Print exactly those lines that run from the beginning of the data to the line bearing "looks along -Y.", inclusive.

__Collected material__
★ ★ ★ ★ ★ ★ ★
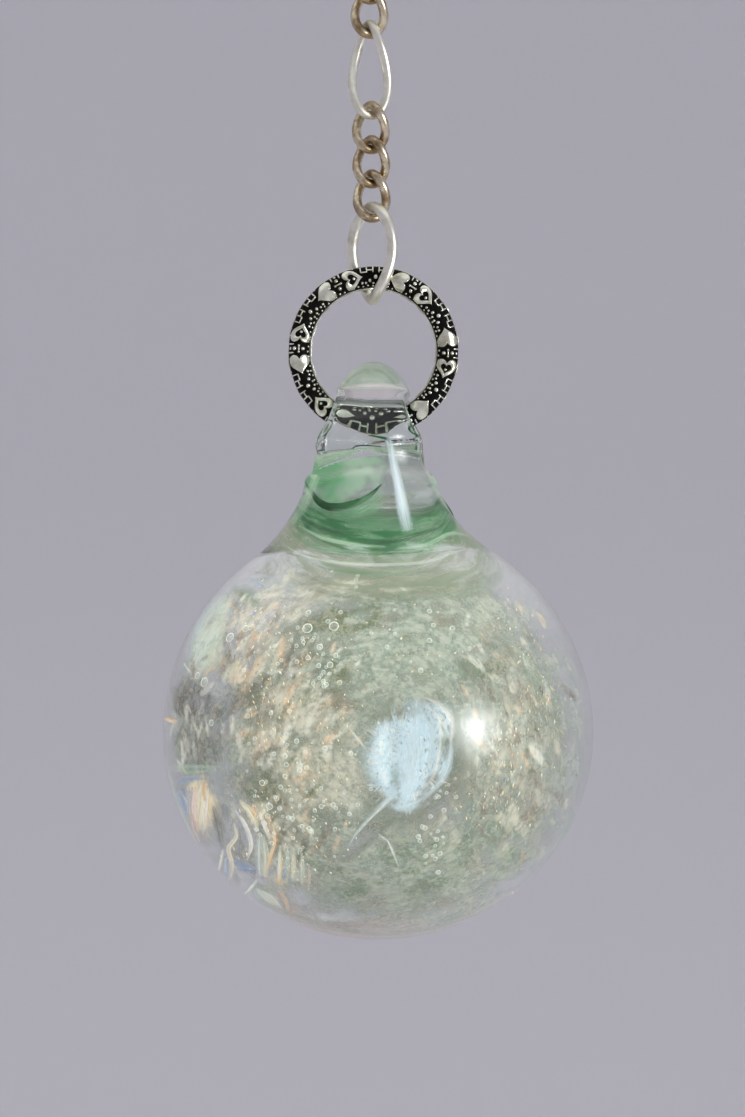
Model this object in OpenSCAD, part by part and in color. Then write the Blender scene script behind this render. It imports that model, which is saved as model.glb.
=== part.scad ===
// Memorial pendant: a glass ball drop with a loop, hung on a ring cast with hearts, on a short run of
// figaro chain. The origin is the hanging point, inside the top of the hanging ring. +Z is up, the
// pendant's front looks along -Y.

/* [Glass drop] */
// Diameter of the ball
ball_d = 37.5; // [36.5:0.1:38.5]
// Height of the ball's lower half, which is a little flatter than the upper half
ball_lower_h = 17.9; // [17:0.1:18.7]
// Distance from the heart ring's wire down to the ball's centre
loop_to_ball = 26.8; // [26:0.1:28]
// Radius of the neck at the level of the loop's hole
neck_r = 4.9; // [4.7:0.1:5.1]
// Radius of the hollow curve from the neck to the ball
flare_r = 12.8; // [12:0.1:13.5]
// Height of the loop's top above the heart ring's wire
dome_h = 5.6; // [5.2:0.1:6]
// Roundness of the loop's top, 2 for a half ellipse and less for a slimmer top
dome_power = 1.55; // [1.4:0.05:1.8]
// Radius of the loop's hole at its narrowest
hole_r = 1.9; // [1.85:0.05:2]
// Distance of the hole's centre below the heart ring's wire
hole_drop = 0.55; // [0.5:0.01:0.6]

/* [Inner glass] */
// Radius of the flecked core inside the clear casing, which magnifies it by half
core_r = 12.4; // [11:0.1:14]
// Radius of the green swirl in the neck
swirl_r = 3.5; // [3:0.1:3.6]
// Height of the green swirl
swirl_h = 5.6; // [5:0.1:6]
// Width of the pale wisp
wisp_w = 4.7; // [4:0.1:5.5]
// Height of the pale wisp
wisp_h = 6.5; // [6:0.1:7.5]
// Gap that parts each inner piece from the glass round it
seal_gap = 0.1; // [0.05:0.01:0.15]

/* [Heart ring] */
// Outer diameter of the heart ring
ring_d = 15; // [14.8:0.1:15.2]
// Thickness of the heart ring over its relief
ring_wire = 2.05; // [1.95:0.05:2.1]
// Height of the cast relief
relief_h = 0.12; // [0.08:0.01:0.2]
// Number of heart pairs round the ring
heart_pairs = 6; // [4:1:6]
// Length of one heart, from its tip to its lobes
heart_l = 2; // [1.6:0.05:2.1]
// Width of one heart across the ring
heart_w = 1.6; // [1.4:0.05:1.8]

/* [Chain] */
// Outer length of a small link
small_l = 4.67; // [4.6:0.01:4.9]
// Outer width of a small link
small_w = 3.36; // [3.3:0.01:3.6]
// Outer length of the long link
long_l = 8.75; // [8:0.05:9.5]
// Outer width of the long link
long_w = 3.85; // [3.6:0.05:4.2]
// Wire thickness of the small links and the long link
chain_wire = 0.81; // [0.75:0.01:0.85]
// Outer length of the end link that holds the heart ring
end_l = 9.03; // [8.9:0.01:9.5]
// Outer width of the end link
end_w = 5.88; // [5.8:0.01:6.2]
// Wire thickness of the end link
end_wire = 0.98; // [0.9:0.01:1]
// Outer diameter of the hanging ring
hang_d = 8.4; // [8:0.1:9]
// Wire thickness of the hanging ring
hang_wire = 1; // [0.9:0.05:1.1]
// Play between two linked wires
link_play = 0.06; // [0.05:0.01:0.1]

/* [Hidden] */

// Colours
silver = [0.78, 0.77, 0.74];
tarnished = [0.66, 0.6, 0.5];
aged_silver = [0.55, 0.54, 0.52];
clear_glass = [0.82, 0.88, 0.84, 0.45];
cream = [0.8, 0.83, 0.74];
leaf_green = [0.25, 0.5, 0.15];
ice_blue = [0.88, 0.92, 0.95];

// Chain links: wire centre to wire centre, and how each link is turned about Z at its top, middle and bottom
link_sides = 6;
small_steps = 32;
long_steps = 44;
squareness = 2.3;
chain_turn = 16;
quarter_twist = 45;
chain_turns = [chain_turn + quarter_twist, chain_turn, chain_turn - quarter_twist];
end_turns = [chain_turn + quarter_twist, 45, 80];
small_span = small_l - chain_wire;
long_span = long_l - chain_wire;
end_span = end_l - end_wire;

// Heights of each link's middle, worked down from the hanging ring
hang_r = (hang_d - hang_wire) / 2;
hang_z = -hang_d / 2 + hang_wire;
hang_turn = 90 - chain_turns[0];
small_step = small_span - chain_wire - link_play;
upper_1_z = hang_z - hang_r + (hang_wire + chain_wire) / 2 + link_play - small_span / 2;
upper_2_z = upper_1_z - small_step;
long_z = upper_2_z - (small_span + long_span) / 2 + chain_wire + link_play;
lower_1_z = long_z - (small_span + long_span) / 2 + chain_wire + link_play;
lower_2_z = lower_1_z - small_step;
lower_3_z = lower_2_z - small_step;
end_z = lower_3_z - (small_span + end_span) / 2 + (chain_wire + end_wire) / 2 + link_play;

// Heart ring: its wire runs at ring_r round a centre ring_r below the seat in the end link
ring_seat = 1.95;
ring_r = (ring_d - ring_wire) / 2;
ring_top_z = end_z - end_span / 2 + ring_seat;
ring_z = ring_top_z - ring_r;
wire_z = ring_z - ring_r;
heart_steps = 18;
heart_side = 12.5;
outline_share = 0.55;
dot_r = 0.2;
dot_row = 0.52;
rim_band = 0.3;

// Glass drop
ball_r = ball_d / 2;
ball_z = wire_z - loop_to_ball;
flare_x = neck_r + flare_r;
flare_z = ball_z + sqrt(pow(ball_r + flare_r, 2) - pow(flare_x, 2));
flare_end = atan2(flare_z - ball_z, flare_x);
loop_top_z = wire_z + dome_h;
hole_z = wire_z - hole_drop;
hole_flare_r = ring_r;
hole_mouth_r = 3.9;
hole_half_l = 6.4;
arc_steps = 16;
round_fn = 64;

// Inner pieces
swirl_z = wire_z - 7.1;
swirl_layers = 3;
swirl_ripple = 0.35;
swirl_steps = 24;
wisp_x = 2.1;
wisp_z = ball_z - 0.9;

function signed_power(v, p) = sign(v) * pow(abs(v), p);

function link_turn(h, turns) =
    turns[1] + (turns[0] - turns[2]) / 2 * h + ((turns[0] + turns[2]) / 2 - turns[1]) * h * h;

function link_height(t) = signed_power(sin(t), 2 / squareness);

function link_point(t, span, width, turns, z) =
    let (
        h = link_height(t),
        u = width / 2 * signed_power(cos(t), 2 / squareness),
        turn = link_turn(h, turns)
    )
    [u * cos(turn), -u * sin(turn), z + span / 2 * h];

// One link: a round wire swept along a closed oval, whose plane turns from its top to its bottom
module link(length, width, wire, turns, z, steps) {
    step = 360 / steps;
    rings = [
        for (i = [0 : steps - 1])
            let (
                t = (i + 0.5) * step,
                centre = link_point(t, length - wire, width - wire, turns, z),
                ahead = link_point(t + step, length - wire, width - wire, turns, z),
                behind = link_point(t - step, length - wire, width - wire, turns, z),
                along = (ahead - behind) / norm(ahead - behind),
                turn = link_turn(link_height(t), turns),
                side = cross(along, [sin(turn), cos(turn), 0]),
                out = side / norm(side),
                up = cross(out, along)
            )
            for (j = [0 : link_sides - 1])
                let (a = 360 * j / link_sides)
                centre + wire / 2 * (cos(a) * out + sin(a) * up)
    ];
    faces = [
        for (i = [0 : steps - 1])
            for (j = [0 : link_sides - 1])
                let (
                    a = i * link_sides + j,
                    b = i * link_sides + (j + 1) % link_sides,
                    c = ((i + 1) % steps) * link_sides + (j + 1) % link_sides,
                    d = ((i + 1) % steps) * link_sides + j
                )
                each [[a, b, c], [a, c, d]]
    ];
    polyhedron(points = rings, faces = faces);
}

module small_link(z) {
    color(tarnished) link(small_l, small_w, chain_wire, chain_turns, z, small_steps);
}

module ring_wire_solid(radius, wire_r) {
    rotate([90, 0, 0]) rotate_extrude($fn = round_fn) translate([radius, 0]) circle(r = wire_r, $fn = 32);
}

module hanging_ring() {
    color(silver) translate([0, 0, hang_z]) rotate([0, 0, hang_turn]) ring_wire_solid(hang_r, hang_wire / 2);
}

module upper_link_1() small_link(upper_1_z);

module upper_link_2() small_link(upper_2_z);

module long_link() {
    color(silver) link(long_l, long_w, chain_wire, chain_turns, long_z, long_steps);
}

module lower_link_1() small_link(lower_1_z);

module lower_link_2() small_link(lower_2_z);

module lower_link_3() small_link(lower_3_z);

module end_link() {
    color(silver) link(end_l, end_w, end_wire, end_turns, end_z, long_steps);
}

// A heart outline round the origin, lobes towards +X and tip towards -X
module heart(length, width) {
    polygon([
        for (i = [0 : heart_steps - 1])
            let (t = 360 * (i + 0.5) / heart_steps)
            [
                length * (13 * cos(t) - 5 * cos(2 * t) - 2 * cos(3 * t) - cos(4 * t) + 2.5) / 29,
                width * pow(sin(t), 3) / 2
            ]
    ]);
}

module outlined_heart(length, width) {
    difference() {
        heart(length, width);
        heart(length * outline_share, width * outline_share);
    }
}

// Relief between two pairs of hearts: a middle dot with one on each side of it
module dot_row() {
    for (side = [-1 : 1]) translate([0, side * dot_row]) circle(r = dot_r, $fn = 16);
}

// The front view of the cast pattern, round the ring's centre
module ring_pattern() {
    for (i = [0 : heart_pairs - 1]) rotate(180 - 360 * i / heart_pairs) {
        rotate(heart_side) translate([ring_r, 0]) rotate(-90) heart(heart_l, heart_w);
        rotate(-heart_side) translate([ring_r, 0]) rotate(90) outlined_heart(heart_l, heart_w);
        translate([ring_r, 0]) rotate(90) dot_row();
        rotate(180 / heart_pairs) translate([ring_r, 0]) rotate(90) dot_row();
    }
}

module heart_ring() {
    color(aged_silver) translate([0, 0, ring_z]) {
        ring_wire_solid(ring_r, ring_wire / 2 - relief_h);
        intersection() {
            ring_wire_solid(ring_r, ring_wire / 2);
            rotate([90, 0, 0]) linear_extrude(height = 2 * ring_wire, center = true) ring_pattern();
        }
        // The narrow raised band round the outer and the inner edge
        intersection() {
            ring_wire_solid(ring_r, ring_wire / 2);
            rotate([90, 0, 0]) cylinder(r = ring_d, h = rim_band, center = true, $fn = round_fn);
        }
    }
}

// The hole's walls open out towards both sides, as the ring's wire bends up through it
module loop_hole() {
    translate([0, 0, hole_z]) rotate([0, 90, 0]) difference() {
        cylinder(r = hole_mouth_r, h = 2 * hole_half_l, center = true, $fn = round_fn);
        rotate_extrude($fn = round_fn) translate([hole_r + hole_flare_r, 0]) circle(r = hole_flare_r, $fn = 96);
    }
}

function dome_outline() = [
    for (i = [0 : arc_steps])
        let (
            a = 90 * i / arc_steps,
            across = pow(sin(a), 2 / dome_power),
            rise = pow(cos(a), 2 / dome_power)
        )
        [neck_r * across, flare_z + (loop_top_z - flare_z) * rise]
];

function flare_outline() = [
    for (i = [1 : arc_steps])
        let (a = flare_end * i / arc_steps)
        [flare_x - flare_r * cos(a), flare_z - flare_r * sin(a)]
];

function ball_outline() = [
    for (i = [1 : 2 * arc_steps])
        let (
            a = flare_end - (flare_end + 90) * i / (2 * arc_steps),
            half_h = a > 0 ? ball_r : ball_lower_h
        )
        [ball_r * cos(a), ball_z + half_h * sin(a)]
];

// The flecked core, and with a gap added the cavity that holds it
module core_solid(gap) {
    translate([0, 0, ball_z]) sphere(r = core_r + gap, $fn = round_fn);
}

module swirl_solid(gap) {
    half_h = swirl_h / 2;
    translate([0, 0, swirl_z]) rotate_extrude($fn = round_fn) polygon([
        for (i = [0 : swirl_steps])
            let (
                a = 180 * i / swirl_steps,
                ripple = 1 - swirl_ripple * pow(sin(a * swirl_layers), 2) / 2
            )
            [(swirl_r * ripple + gap) * sin(a), (half_h + gap) * cos(a)]
    ]);
}

module wisp_solid(gap) {
    translate([wisp_x, 0, wisp_z]) rotate_extrude($fn = round_fn) polygon([
        for (i = [0 : arc_steps])
            let (a = 180 * i / arc_steps)
            [(wisp_w / 2 + gap) * sin(a), (wisp_h / 2 + gap) * cos(a)]
    ]);
}

module glass_drop() {
    color(clear_glass) difference() {
        rotate_extrude($fn = round_fn)
            polygon(concat(dome_outline(), flare_outline(), ball_outline()));
        loop_hole();
        core_solid(seal_gap);
        swirl_solid(seal_gap);
    }
}

module flecked_core() {
    color(cream) difference() {
        core_solid(0);
        wisp_solid(seal_gap);
    }
}

module green_swirl() {
    color(leaf_green) swirl_solid(0);
}

module pale_wisp() {
    color(ice_blue) wisp_solid(0);
}

hanging_ring();
upper_link_1();
upper_link_2();
long_link();
lower_link_1();
lower_link_2();
lower_link_3();
end_link();
heart_ring();
glass_drop();
flecked_core();
green_swirl();
pale_wisp();
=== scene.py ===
# The looks of the memorial pendant: glass drop, cast ring and figaro chain, hung in a plain pale studio.

import math
import random

import bpy
import numpy as np
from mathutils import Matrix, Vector, noise


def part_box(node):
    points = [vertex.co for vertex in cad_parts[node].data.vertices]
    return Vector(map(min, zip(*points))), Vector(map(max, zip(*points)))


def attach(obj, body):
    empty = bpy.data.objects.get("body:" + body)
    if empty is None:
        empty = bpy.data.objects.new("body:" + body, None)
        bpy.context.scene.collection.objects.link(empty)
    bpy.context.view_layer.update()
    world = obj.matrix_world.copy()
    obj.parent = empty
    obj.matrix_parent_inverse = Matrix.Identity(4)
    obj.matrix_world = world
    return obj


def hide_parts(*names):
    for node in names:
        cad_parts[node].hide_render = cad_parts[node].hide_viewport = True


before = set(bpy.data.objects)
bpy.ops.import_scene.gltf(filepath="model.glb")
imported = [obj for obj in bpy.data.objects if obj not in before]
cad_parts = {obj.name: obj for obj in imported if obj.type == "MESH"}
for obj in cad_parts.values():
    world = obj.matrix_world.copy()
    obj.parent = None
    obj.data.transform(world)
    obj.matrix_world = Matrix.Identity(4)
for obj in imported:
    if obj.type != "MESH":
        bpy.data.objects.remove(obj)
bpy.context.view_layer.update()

MM = 0.001

# Places and sizes that the frame gives
drop_low, drop_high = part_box("glass_drop")
core_low, core_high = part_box("flecked_core")
ring_low, ring_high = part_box("heart_ring")
hang_low, hang_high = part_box("hanging_ring")
ball_r = (drop_high.x - drop_low.x) / 2
ball_z = (core_low.z + core_high.z) / 2
ball_lower_h = ball_z - drop_low.z
ball_centre = Vector((0, 0, ball_z))
ring_tube_r = (ring_high.y - ring_low.y) / 2
ring_r = (ring_high.x - ring_low.x) / 2 - ring_tube_r
ring_z = (ring_low.z + ring_high.z) / 2
wire_z = ring_z - ring_r
hang_z = (hang_low.z + hang_high.z) / 2

# The photograph's frame, and where the pendant's own points show in it
PHOTO_MM_PER_PX = 0.0872
BALL_PX_X = 378
BALL_PX_Y = 733
NECK_PX_X = 374
WIRE_PX_Y = 426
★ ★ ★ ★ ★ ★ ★
__Solution for this exercise__
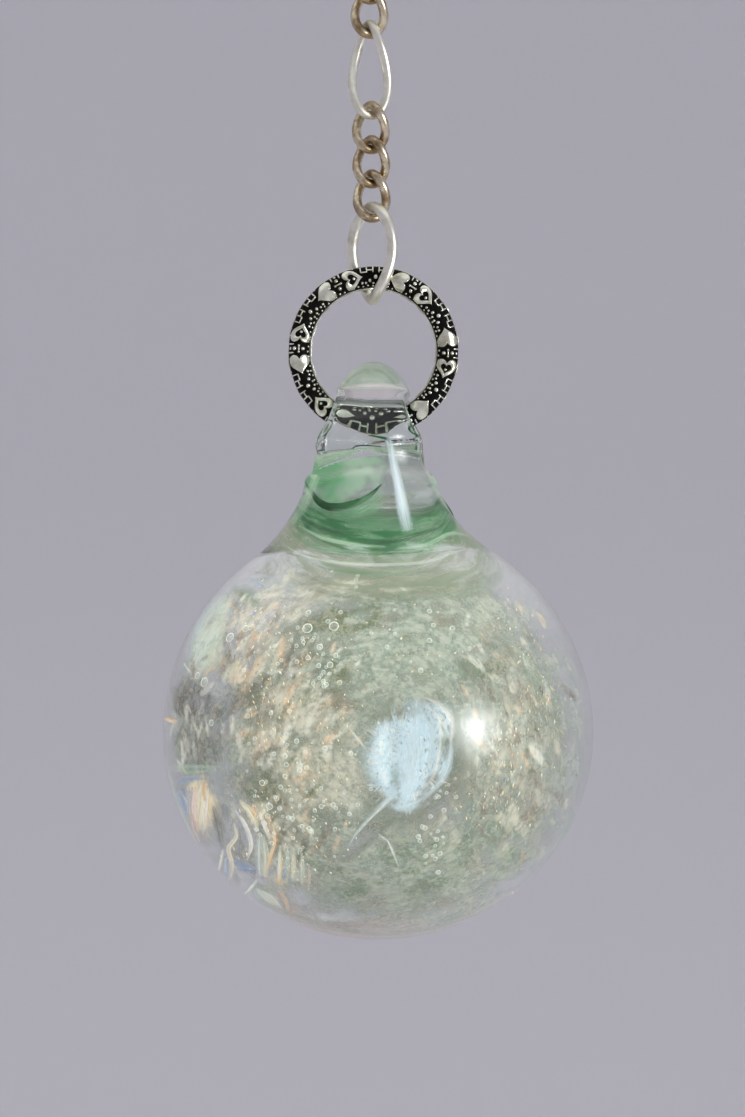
Model this object in OpenSCAD, part by part and in color. Then write the Blender scene script behind this render. It imports that model, which is saved as model.glb.
=== part.scad ===
// Memorial pendant: a glass ball drop with a loop, hung on a ring cast with hearts, on a short run of
// figaro chain. The origin is the hanging point, inside the top of the hanging ring. +Z is up, the
// pendant's front looks along -Y.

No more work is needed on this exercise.